Скашиваю правый глаз на борттехников. Бледные, растерянные лица. Богданов протягивает мне прицепной парашют. Возле борттехников и пилотов нет ни дыма, ни пожара. Так и не нажавши, снимаю палец с боевой кнопки. Высота 7300 метров. Температура минус 35. Вытираю вспотевшее лицо и, отстранив Богданова, показываю рукой, чтобы он занял своё место. Осматриваюсь кругом. Самолёт, беспорядочно виляя из стороны в сторону, мотается в густом дымовом облаке. Неровный шум моторов, встряска самолёта, звук близких разрывов, дождь осколков по плоскостям...
Чтобы облегчить маневренность машины и чтобы осколки не попали в ещё не сброшенные бомбы, нажимаю кнопку электромотора и закрываю люки.
– Товарищ штурман, у нас бомбы ещё не сброшены, - нервным голосом кто-то из стрелков предупреждает меня.
– Ладно, знаю.
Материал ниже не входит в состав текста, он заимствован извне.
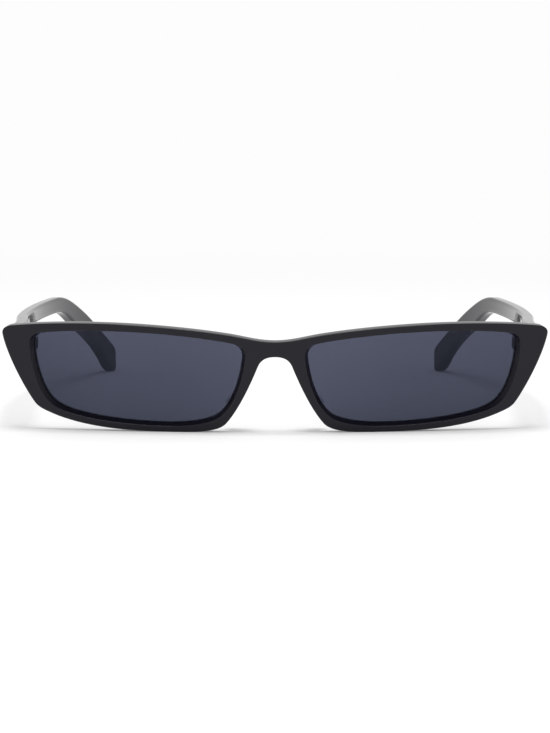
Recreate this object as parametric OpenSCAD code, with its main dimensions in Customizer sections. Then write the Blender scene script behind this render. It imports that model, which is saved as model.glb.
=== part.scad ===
// Slim dark sunglasses with a wrapped plastic front and folding temples.
// X runs along the front, Y runs from the front towards the ears, Z is up.
// The origin is on the table, under the middle of the opened glasses.

/* [Front] */
// Overall width of the front
front_w = 145; // [125:0.5:165]
// Height of the brow line at its crest
brow_h = 29; // [25:0.1:36]
// How far the outer top corner lies below the crest of the brow line
corner_drop = 1.6; // [0:0.1:4]
// Radius of the outer top corner
corner_r = 2.3; // [1:0.1:5]
// How far the top edge dips over the nose
bridge_dip = 4.1; // [1:0.1:6]
// Height of the bridge, from the arch to the top edge
bridge_h = 4.1; // [2.5:0.1:9]
// Distance from the middle to the toe of the rim beside the nose
nose_half_w = 12.9; // [11:0.1:14.5]
// Thickness of the front
front_t = 3.6; // [3.4:0.1:6]
// Radius of the rounded front and back edges
edge_r = 0.5; // [0.2:0.05:0.8]
// Radius that the front is bent to across the face
wrap_r = 300; // [160:5:600]
// Angle that the front leans forward over its lower rim
lean = 8; // [0:0.5:12]

/* [Lenses] */
// Distance between the lens openings across the nose
bridge_w = 16.5; // [14:0.1:20]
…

Лётчики,
– Какая тут система! Мосалев, доворачивай туда, где дым погуще, авось за дымом нас не увидят... Как там, Саша, бомбы все сбросили или еще осталось?
– Да нет, Михаил Васильевич, не успел сбросить ни одной. Некуда было бросать. До цели ещё немного не дошли, а потом всё дымом заволокло.
– Ну что же теперь делать будем?
– Пока что маневрируйте от зениток, что-нибудь сообразим.
– Товарищ штурман, - вмешивается в разговор бодрый голос Федорищенко, я хорошо видел, откуда стреляют, с восточной стороны города. На западе не видно ни одной зенитки.
– Ну, вот и хорошо, это дельное замечание. Лётчики, держите курс на запад, оттуда попытайтесь зайти на свою цель. Богданов, передайте радиограмму на аэродром и на самолёт Пусэпа, что с восточной стороны города сильные зенитные средства.
– Радиостанция не работает, крупным осколком разворочен передатчик, отвечает Богданов, - вот никак осколок не найду.
Зенитный огонь ослабел. Опять засияло солнце, до этого скрывшееся в клубах дыма. Лётчики держат курс на запад, где, по заявлению всевидящего Федорищенко, у немцев зениток нет...
– Щербаков, - обратился Водопьянов к борттехнику, - как у нас дела с самолётом и моторами?
– У четвёртого мотора давление масла падает. Скоро придётся выключать. В плоскостях и фюзеляже много дырок - небо видно. Рулевое управление в одном месте наполовину подрублено. Думаю, что ничего опасного нет. Да где-то бензином сильно пахнет, никак не пойму где, вот помощника послал искать. А так остальное всё в порядке.
– В порядке, говоришь, а кто кричал: "Пожар, горим..."?
– Никто не говорил, это я только подумал, когда увидел дым возле самолёта.
– Ну, так в следующий раз потише думай.
Стоя во весь рост в своей кабине, я смотрел на землю и город, оставшийся слева. Я видел ясно свою цель и решал, как на неё удобнее зайти, чтобы не попасть ещё раз в такой переплёт.
– Лётчики, девяносто градусов влево.
Ложусь на живот и, прильнув глазами к прицелу, навожу самолёт на цель. Открываю люки.
– Немного влево. Так держать. Хорошо. Цель ближе.... ближе.... вот ещё несколько минут, может быть одна или две. Но... машина вздрогнула и... снова началось.
Федорищенко кричит:
– Стреляют только слева. Справа спокойно. Стреляют хуже, чем в первый раз. Ничего. Можно проскочить.
Лётчики инстинктивно отворачивают вправо, а я кричу и должно быть очень громко:
– Взять влево. Держать прямо.
– Саша, ты там поскорей управляйся, а то они уже пристрелялись и чего доброго попадут, - говорит Водопьянов.